Stored items:

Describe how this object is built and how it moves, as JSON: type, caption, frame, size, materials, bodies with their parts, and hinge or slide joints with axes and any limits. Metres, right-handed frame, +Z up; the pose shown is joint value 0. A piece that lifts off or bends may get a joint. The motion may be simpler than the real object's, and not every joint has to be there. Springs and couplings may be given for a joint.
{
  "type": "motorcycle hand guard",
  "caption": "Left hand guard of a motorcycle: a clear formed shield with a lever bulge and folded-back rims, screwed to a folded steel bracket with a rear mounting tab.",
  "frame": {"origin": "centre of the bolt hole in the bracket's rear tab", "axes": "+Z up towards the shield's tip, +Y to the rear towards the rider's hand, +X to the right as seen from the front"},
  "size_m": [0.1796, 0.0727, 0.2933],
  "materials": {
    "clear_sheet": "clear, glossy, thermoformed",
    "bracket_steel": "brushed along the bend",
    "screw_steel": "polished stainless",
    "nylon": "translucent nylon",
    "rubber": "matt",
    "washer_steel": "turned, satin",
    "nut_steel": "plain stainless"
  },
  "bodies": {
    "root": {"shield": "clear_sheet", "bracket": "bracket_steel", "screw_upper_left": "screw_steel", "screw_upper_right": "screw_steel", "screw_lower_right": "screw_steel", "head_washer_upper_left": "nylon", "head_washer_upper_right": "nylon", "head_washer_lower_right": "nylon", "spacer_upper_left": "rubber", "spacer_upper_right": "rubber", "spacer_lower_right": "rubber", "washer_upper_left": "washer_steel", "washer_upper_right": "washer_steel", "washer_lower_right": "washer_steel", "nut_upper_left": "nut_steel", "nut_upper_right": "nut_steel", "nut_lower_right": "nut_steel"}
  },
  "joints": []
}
==
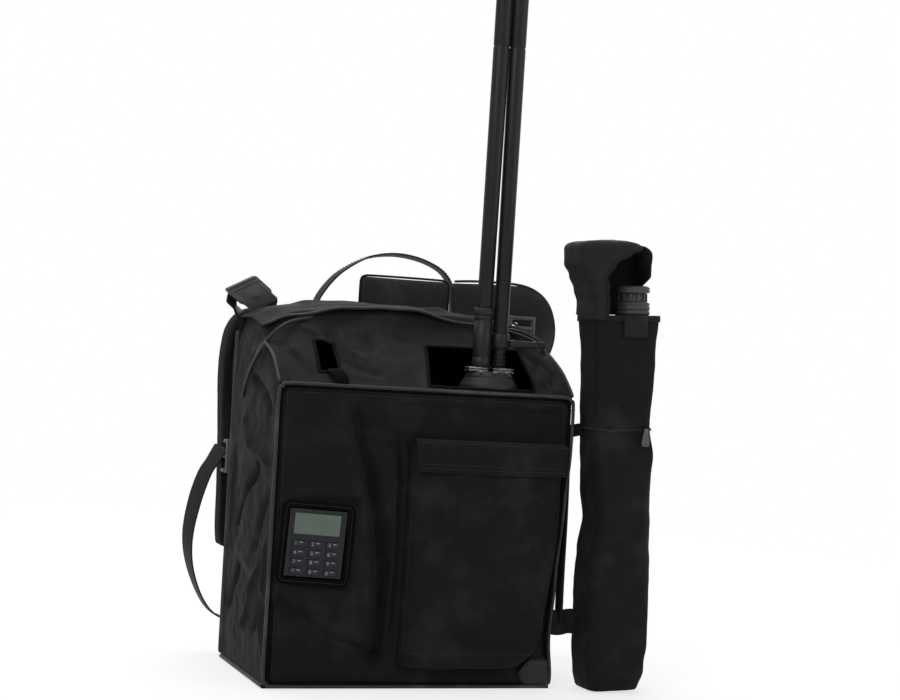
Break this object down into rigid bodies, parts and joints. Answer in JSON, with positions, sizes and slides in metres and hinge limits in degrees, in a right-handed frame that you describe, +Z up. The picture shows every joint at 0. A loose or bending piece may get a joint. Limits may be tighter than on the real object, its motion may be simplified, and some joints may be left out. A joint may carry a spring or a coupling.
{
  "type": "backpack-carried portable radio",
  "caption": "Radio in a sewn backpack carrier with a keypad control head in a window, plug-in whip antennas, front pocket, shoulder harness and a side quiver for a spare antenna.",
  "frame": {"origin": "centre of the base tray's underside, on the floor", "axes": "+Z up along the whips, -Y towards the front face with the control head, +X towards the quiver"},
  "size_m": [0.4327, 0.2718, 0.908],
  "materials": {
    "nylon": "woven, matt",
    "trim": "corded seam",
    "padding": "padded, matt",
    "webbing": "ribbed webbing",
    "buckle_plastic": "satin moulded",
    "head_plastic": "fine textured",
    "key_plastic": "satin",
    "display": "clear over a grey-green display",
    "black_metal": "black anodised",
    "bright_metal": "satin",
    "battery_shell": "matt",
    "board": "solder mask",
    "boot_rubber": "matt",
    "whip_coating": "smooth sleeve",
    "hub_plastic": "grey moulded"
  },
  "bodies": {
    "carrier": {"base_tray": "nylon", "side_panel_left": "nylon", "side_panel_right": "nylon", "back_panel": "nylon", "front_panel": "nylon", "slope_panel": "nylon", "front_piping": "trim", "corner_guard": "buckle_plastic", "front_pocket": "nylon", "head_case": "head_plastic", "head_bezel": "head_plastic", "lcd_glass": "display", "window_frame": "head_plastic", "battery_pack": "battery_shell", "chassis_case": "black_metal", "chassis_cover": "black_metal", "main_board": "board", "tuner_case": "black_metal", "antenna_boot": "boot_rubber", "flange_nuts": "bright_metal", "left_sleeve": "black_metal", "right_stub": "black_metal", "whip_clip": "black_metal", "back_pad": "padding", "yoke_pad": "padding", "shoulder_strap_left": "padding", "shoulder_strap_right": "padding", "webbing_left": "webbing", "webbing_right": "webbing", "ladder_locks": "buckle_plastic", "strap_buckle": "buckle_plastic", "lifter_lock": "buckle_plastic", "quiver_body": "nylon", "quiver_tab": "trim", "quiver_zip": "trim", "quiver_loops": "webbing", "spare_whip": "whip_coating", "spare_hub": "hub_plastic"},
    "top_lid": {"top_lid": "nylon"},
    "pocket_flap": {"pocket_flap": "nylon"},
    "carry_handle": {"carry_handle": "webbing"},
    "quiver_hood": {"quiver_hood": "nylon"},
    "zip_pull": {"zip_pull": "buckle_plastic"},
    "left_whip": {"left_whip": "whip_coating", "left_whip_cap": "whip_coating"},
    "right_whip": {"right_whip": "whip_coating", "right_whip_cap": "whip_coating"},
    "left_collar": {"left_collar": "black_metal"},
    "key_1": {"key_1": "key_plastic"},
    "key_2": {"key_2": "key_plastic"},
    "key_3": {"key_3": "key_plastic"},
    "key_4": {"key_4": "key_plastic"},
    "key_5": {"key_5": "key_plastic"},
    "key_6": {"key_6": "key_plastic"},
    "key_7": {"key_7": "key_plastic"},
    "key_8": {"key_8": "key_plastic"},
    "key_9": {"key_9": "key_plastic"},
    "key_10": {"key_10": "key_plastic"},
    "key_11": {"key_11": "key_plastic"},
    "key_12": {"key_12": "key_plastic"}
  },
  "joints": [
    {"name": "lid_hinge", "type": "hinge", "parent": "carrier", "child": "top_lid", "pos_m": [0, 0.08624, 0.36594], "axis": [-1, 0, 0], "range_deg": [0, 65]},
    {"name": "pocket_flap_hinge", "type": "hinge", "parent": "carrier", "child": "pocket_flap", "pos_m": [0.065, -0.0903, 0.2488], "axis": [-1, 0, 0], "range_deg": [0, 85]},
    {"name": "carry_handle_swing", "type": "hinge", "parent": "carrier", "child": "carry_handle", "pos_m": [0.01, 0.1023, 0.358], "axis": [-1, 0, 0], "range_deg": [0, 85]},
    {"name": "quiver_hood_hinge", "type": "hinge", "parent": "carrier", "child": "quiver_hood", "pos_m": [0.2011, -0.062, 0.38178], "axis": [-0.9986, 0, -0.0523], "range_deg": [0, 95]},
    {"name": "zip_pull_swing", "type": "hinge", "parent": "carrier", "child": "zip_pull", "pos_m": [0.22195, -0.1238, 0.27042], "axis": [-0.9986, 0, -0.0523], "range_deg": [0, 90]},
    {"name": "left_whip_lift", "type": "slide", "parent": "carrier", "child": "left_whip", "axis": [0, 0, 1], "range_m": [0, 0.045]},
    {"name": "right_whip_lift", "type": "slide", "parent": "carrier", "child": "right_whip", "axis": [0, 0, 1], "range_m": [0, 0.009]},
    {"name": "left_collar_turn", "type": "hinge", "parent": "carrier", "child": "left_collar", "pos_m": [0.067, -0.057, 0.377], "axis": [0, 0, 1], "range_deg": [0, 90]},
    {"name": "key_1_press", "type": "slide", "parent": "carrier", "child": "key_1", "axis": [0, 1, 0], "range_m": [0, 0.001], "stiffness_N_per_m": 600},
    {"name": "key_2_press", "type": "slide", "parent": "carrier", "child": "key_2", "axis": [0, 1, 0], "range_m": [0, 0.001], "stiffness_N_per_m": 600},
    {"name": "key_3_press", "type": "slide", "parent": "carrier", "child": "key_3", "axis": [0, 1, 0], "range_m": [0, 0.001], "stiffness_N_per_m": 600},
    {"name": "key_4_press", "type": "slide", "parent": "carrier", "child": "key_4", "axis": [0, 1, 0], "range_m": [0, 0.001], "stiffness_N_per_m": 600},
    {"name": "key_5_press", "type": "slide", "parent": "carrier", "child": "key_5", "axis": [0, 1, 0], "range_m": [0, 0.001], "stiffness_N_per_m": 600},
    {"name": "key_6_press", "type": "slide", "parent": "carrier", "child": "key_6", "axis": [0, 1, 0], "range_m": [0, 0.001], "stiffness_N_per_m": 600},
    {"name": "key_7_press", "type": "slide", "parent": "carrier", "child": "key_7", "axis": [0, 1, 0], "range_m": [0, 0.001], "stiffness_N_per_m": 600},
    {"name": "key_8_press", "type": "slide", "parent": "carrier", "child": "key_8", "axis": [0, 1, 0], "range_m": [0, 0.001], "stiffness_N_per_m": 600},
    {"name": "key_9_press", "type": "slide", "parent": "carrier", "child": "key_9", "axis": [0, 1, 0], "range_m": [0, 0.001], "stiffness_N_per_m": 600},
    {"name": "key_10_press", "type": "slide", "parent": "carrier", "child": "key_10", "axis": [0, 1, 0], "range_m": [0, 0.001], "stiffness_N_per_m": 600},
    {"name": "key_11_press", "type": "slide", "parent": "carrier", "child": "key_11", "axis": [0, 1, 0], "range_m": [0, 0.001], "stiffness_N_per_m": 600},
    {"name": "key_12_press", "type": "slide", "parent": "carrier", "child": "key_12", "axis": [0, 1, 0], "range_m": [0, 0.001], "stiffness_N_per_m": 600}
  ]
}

### Stated task:
Give only the number of lines in the preceding material that contain the string "handed".

### Response below:
2